Так думал Тыковлев, топая с вещмешком к вокзалу. Нельзя сказать, что настроение у него было столь же радостное, что и утром. Но уверенности прибавлялось с каждым шагом.
Жизнь опять заулыбалась ему, когда, забравшись в вагон дальнего следования, он один улегся на третьей багажной полке над добрым десятком сгорбленных спин, заполнивших купе под ним. Дети, старухи, пара командированных. Все они беспрекословно очистили лежачее место для раненого и даже помогли забраться наверх. Внизу лежачих мест в те времена, разумеется, быть не могло. На третьей полке обычно спали в пути по очереди. Но что поделать, если в купе попал тяжелораненый? Придется потерпеть. Он, как-никак, за всех пострадал. Все у него в долгу.

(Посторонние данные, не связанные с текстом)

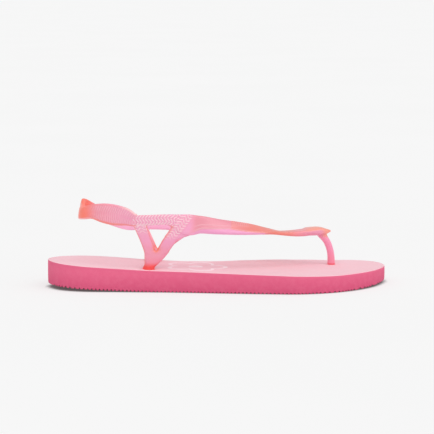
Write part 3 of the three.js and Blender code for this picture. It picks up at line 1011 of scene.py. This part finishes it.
class Nodes:
    """Short forms for building a node material."""

    def __init__(self, name):
        self.material = bpy.data.materials.new(name)
        self.material.use_nodes = True
        self.tree = self.material.node_tree
        self.shader = self.tree.nodes["Principled BSDF"]
        self.place = self.add("ShaderNodeTexCoord").outputs["Object"]

    def add(self, kind, **settings):
        node = self.tree.nodes.new(kind)
        for key, value in settings.items():
            setattr(node, key, value)
        return node

    def feed(self, socket, value):
        if isinstance(value, bpy.types.NodeSocket):
            self.tree.links.new(value, socket)
        else:
            socket.default_value = value

    def math(self, operation, a, b=0.0, c=0.0):
        node = self.add("ShaderNodeMath", operation=operation)
        for socket, value in zip(node.inputs, (a, b, c)):
            self.feed(socket, value)
        return node.outputs[0]

    def noise(self, scale, detail=3.0, roughness=0.55, stretch=(1, 1, 1)):
        mapping = self.add("ShaderNodeMapping")
        self.feed(mapping.inputs["Vector"], self.place)
        mapping.inputs["Scale"].default_value = stretch
        node = self.add("ShaderNodeTexNoise")
        self.feed(node.inputs["Vector"], mapping.outputs[0])
        node.inputs["Scale"].default_value = scale
        node.inputs["Detail"].default_value = detail
        node.inputs["Roughness"].default_value = roughness
        return node.outputs["Fac"]

    def pores(self, scale):
        node = self.add("ShaderNodeTexVoronoi")
        self.feed(node.inputs["Vector"], self.place)
        node.inputs["Scale"].default_value = scale
        return node.outputs["Distance"]

    def map(self, value, low, high, to_low=0.0, to_high=1.0):
        node = self.add("ShaderNodeMapRange", interpolation_type="SMOOTHSTEP")
        for key, item in zip(("Value", "From Min", "From Max", "To Min", "To Max"),
                             (value, low, high, to_low, to_high)):
            self.feed(node.inputs[key], item)
        return node.outputs["Result"]

    def blend(self, weight, a, b, kind="MIX"):
        node = self.add("ShaderNodeMix", data_type="RGBA", blend_type=kind)
        self.feed(node.inputs["Factor"], weight)
        for socket, value in ((node.inputs[6], a), (node.inputs[7], b)):
            self.feed(socket, value if isinstance(value, bpy.types.NodeSocket) else (*linear(value), 1))
        return node.outputs[2]

    def bump(self, height, strength, distance):
        node = self.add("ShaderNodeBump")
        self.feed(node.inputs["Height"], height)
        node.inputs["Strength"].default_value = strength
        node.inputs["Distance"].default_value = distance
        self.feed(self.shader.inputs["Normal"], node.outputs[0])

    def axis(self, index):
        node = self.add("ShaderNodeSeparateXYZ")
        self.feed(node.inputs[0], self.place)
        return node.outputs[index]


def foam_material():
    """Closed-cell foam rubber: deep pink, slightly lighter to the top, a painted shade that darkens it
    towards the ground, with fine cells and mottling.
    """
    n = Nodes("pink foam")
    # Painted shade: darker towards the bottom of the wall.
    height = n.map(n.axis(2), 0.0005, 0.016)
    colour = n.blend(height, FOAM_SHADED_LOW, FOAM_TOP)
    cells = n.map(n.pores(1600), 0.1, 0.55)
    mottle = n.map(n.noise(260, 4, 0.65), 0.35, 0.7)
    colour = n.blend(n.math("MULTIPLY", mottle, 0.14), colour, FOAM_MOTTLE)
    colour = n.blend(n.math("MULTIPLY", n.math("SUBTRACT", 1.0, cells), 0.10), colour, FOAM_CELL)
    n.feed(n.shader.inputs["Base Color"], colour)
    n.shader.inputs["Roughness"].default_value = 0.78
    n.shader.inputs["Specular IOR Level"].default_value = 0.3
    relief = n.math("ADD", cells, n.math("MULTIPLY", n.noise(900, 3), 0.8))
    n.bump(relief, 0.25, 0.00012)
    return n.material


def footbed_material():
    """Pale printed top sheet with a flower outline near the arch; its cut edge is foam pink low down."""
    n = Nodes("pale footbed")
    dx, dy = (n.math("SUBTRACT", n.axis(i), FLOWER_CENTRE[i]) for i in range(2))
    distance = n.math("SQRT", n.math("ADD", n.math("MULTIPLY", dx, dx), n.math("MULTIPLY", dy, dy)))
    turn = n.math("ARCTAN2", dy, dx)
    petals = n.math("ABSOLUTE", n.math("COSINE", n.math("MULTIPLY", turn, PETALS / 2)))
    edge = n.math("ADD", FLOWER_RADIUS, n.math("MULTIPLY", petals, PETAL_LENGTH))
    from_edge = n.math("ABSOLUTE", n.math("SUBTRACT", distance, edge))
    line = n.map(from_edge, PRINT_LINE, PRINT_LINE + PRINT_BLUR, 1.0, 0.0)
    heart = n.map(distance, HEART_RADIUS, HEART_RADIUS + PRINT_BLUR, 1.0, 0.0)
    worn = n.map(n.noise(160, 4), 0.25, 0.5, 0.6, 1.0)
    motif = n.math("MULTIPLY", n.math("MAXIMUM", line, heart), worn)
    speckle = n.map(n.noise(1400, 2), 0.3, 0.75)
    cloud = n.map(n.noise(28, 3), 0.3, 0.7)
    colour = n.blend(n.math("MULTIPLY", cloud, 0.35), FOOTBED_PINK, FOOTBED_CLOUD)
    colour = n.blend(n.math("MULTIPLY", speckle, 0.18), colour, FOOTBED_SPECK)
    colour = n.blend(motif, colour, PRINT_PINK)
    facing = n.add("ShaderNodeNewGeometry").outputs["Normal"]
    split = n.add("ShaderNodeSeparateXYZ")
    n.feed(split.inputs[0], facing)
    flat = n.map(split.outputs[2], 0.25, 0.6)
    colour = n.blend(flat, FOAM_TOP, colour)
    n.feed(n.shader.inputs["Base Color"], colour)
    n.shader.inputs["Roughness"].default_value = 0.7
    n.shader.inputs["Specular IOR Level"].default_value = 0.3
    n.bump(n.noise(1500, 3), 0.2, 0.0001)
    return n.material


def strap_material():
    """Soft glossy vinyl whose tint is painted on the mesh, with faint flow marks and scuffs, and a faint
    painted glow for light through it.
    """
    n = Nodes("strap vinyl")
    tint = n.add("ShaderNodeAttribute", attribute_name="tint").outputs["Color"]
    flow = n.map(n.noise(90, 4, 0.6, (0.25, 1, 1)), 0.3, 0.7)
    cloud = n.map(n.noise(35, 2), 0.3, 0.7)
    colour = n.blend(n.math("MULTIPLY", flow, 0.10), tint, VINYL_PALE)
    colour = n.blend(n.math("MULTIPLY", cloud, 0.08), colour, VINYL_WARM)
    n.feed(n.shader.inputs["Base Color"], colour)
    # Painted glow: the vinyl gives off a faint light in its own tint, standing in for light passing through
    # it.
    n.feed(n.shader.inputs["Emission Color"], colour)
    n.shader.inputs["Emission Strength"].default_value = 0.12
    n.shader.inputs["Roughness"].default_value = 0.3
    n.shader.inputs["Coat Weight"].default_value = 0.25
    n.shader.inputs["Coat Roughness"].default_value = 0.2
    scuff = n.math("ADD", n.noise(700, 3), n.math("MULTIPLY", flow, 0.6))
    n.bump(scuff, 0.12, 0.00008)
    return n.material


def floor_material():
    """A grey sweep that glows as far as its painted tint says, so that it looks white; under the sandal the
    glow drops to a painted contact shadow.
    """
    n = Nodes("white floor")
    glow = n.add("ShaderNodeAttribute", attribute_name="tint").outputs["Fac"]
    n.feed(n.shader.inputs["Base Color"], n.blend(n.noise(3, 2), FLOOR_GREY, FLOOR_CLOUD))
    n.shader.inputs["Emission Color"].default_value = (1, 1, 1, 1)
    n.feed(n.shader.inputs["Emission Strength"], n.math("MULTIPLY", glow, FLOOR_GLOW))
    n.shader.inputs["Roughness"].default_value = 0.9
    n.shader.inputs["Specular IOR Level"].default_value = 0.0
    return n.material


def dress(pieces, material):
    for piece in pieces:
        piece.data.materials.clear()
        piece.data.materials.append(material)


# ---------------------------------------------------------------- studio


def add_floor():
    """The floor, with a fine grid in the middle so that its glow can stop at the sandal's outline, leaving a
    painted shadow under the sandal.
    """
    far = 30000.0
    step = 2.5
    lines = [np.concatenate([[-far], np.arange(-reach, reach + 1, step), [far]]) for reach in (150, 70)]
    x, y = (grid.ravel() for grid in np.meshgrid(*lines))
    columns = len(lines[0])
    faces = [(a, a + 1, a + 1 + columns, a + columns)
             for a in range(len(x) - columns) if a % columns != columns - 1]
    edge, outward = sole_edge(12)
    gap_x, gap_y = x[:, None] - edge[:, 0], y[:, None] - edge[:, 1]
    nearest = np.argmin(np.hypot(gap_x, gap_y), 1)
    each = np.arange(len(x))
    gap = gap_x[each, nearest] * outward[nearest, 0] + gap_y[each, nearest] * outward[nearest, 1]
    floor = new_object("floor", np.stack([x, y, 0 * x], 1), faces)
    # Painted contact shadow: little glow under the sandal, fading back in just past its outline.
    glow = GLOW_IN_PAINTED_SHADOW + (1 - GLOW_IN_PAINTED_SHADOW) * smoothstep(-1.5, 2.5, gap)
    paint(floor, np.repeat(glow[:, None], 3, 1))
    to_metres(floor)
    dress([floor], floor_material())


def add_sun(name, strength, softness, elevation, azimuth):
    """A soft sun. Azimuth 0 shines from the camera's side (-Y), 90 from the toe's side (+X)."""
    light = bpy.data.lights.new(name, "SUN")
    light.energy = strength
    light.angle = math.radians(softness)
    lamp = bpy.data.objects.new(name, light)
    bpy.context.collection.objects.link(lamp)
    e, a = math.radians(elevation), math.radians(azimuth)
    towards = Vector((math.sin(a) * math.cos(e), -math.cos(a) * math.cos(e), math.sin(e)))
    lamp.rotation_euler = towards.to_track_quat("Z", "Y").to_euler()


def add_world(strength):
    world = bpy.data.worlds.new("studio")
    world.use_nodes = True
    bpy.context.scene.world = world
    background = world.node_tree.nodes["Background"]
    background.inputs[0].default_value = (1, 1, 1, 1)
    background.inputs[1].default_value = strength


def add_camera():
    target = Vector((-0.00045, 0, 0.0508))
    distance = 1.5
    elevation = math.radians(6.9)
    frame_width = 0.3201
    camera = bpy.data.cameras.new("camera")
    holder = bpy.data.objects.new("camera", camera)
    bpy.context.collection.objects.link(holder)
    back = Vector((0, -math.cos(elevation), math.sin(elevation)))
    holder.location = target + back * distance
    holder.rotation_euler = back.to_track_quat("Z", "Y").to_euler()
    camera.sensor_width = 36
    camera.lens = camera.sensor_width * distance / frame_width
    bpy.context.scene.camera = holder


add_floor()
add_world(strength=0.65)
add_sun("key", strength=1.0, softness=70, elevation=55, azimuth=10)
add_sun("fill", strength=0.4, softness=40, elevation=45, azimuth=75)
add_camera()
bpy.context.scene.view_settings.view_transform = "Standard"

outsole, midsole, footbed = make_sole()
dress([outsole, midsole], foam_material())
dress([footbed], footbed_material())

vinyl = strap_material()
strap_pieces = [make_sling(), *make_strap()]
dress(strap_pieces, vinyl)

В пути Сашу подкармливали картошкой в мундире. На станциях бежали за кипятком и на его долю. Под стук вагонных колес он охотно рассказывал о своем первом бое, припоминал были и небылицы, которых вдосталь наслушался в госпитале. Постепенно входил в роль бывалого солдата, прошедшего в свои девянадцать лет огонь, и медные трубы, и волчьи зубы. О том, что его первый бой оказался и последним, он не поминал. Просто к слову не приходилось. Геройские похождения других постепенно становились частью его собственной детской биографии. Почтительное внимание и забота попутчиков начинали восприниматься как что-то само собой разумеющееся. Быть вне армии и вне госпиталя Тыковлеву положительно нравилось. Здесь он чувствовал себя не просто человеком, а человеком значительным; первым, а не как среди военных — третьим или десятым сортом.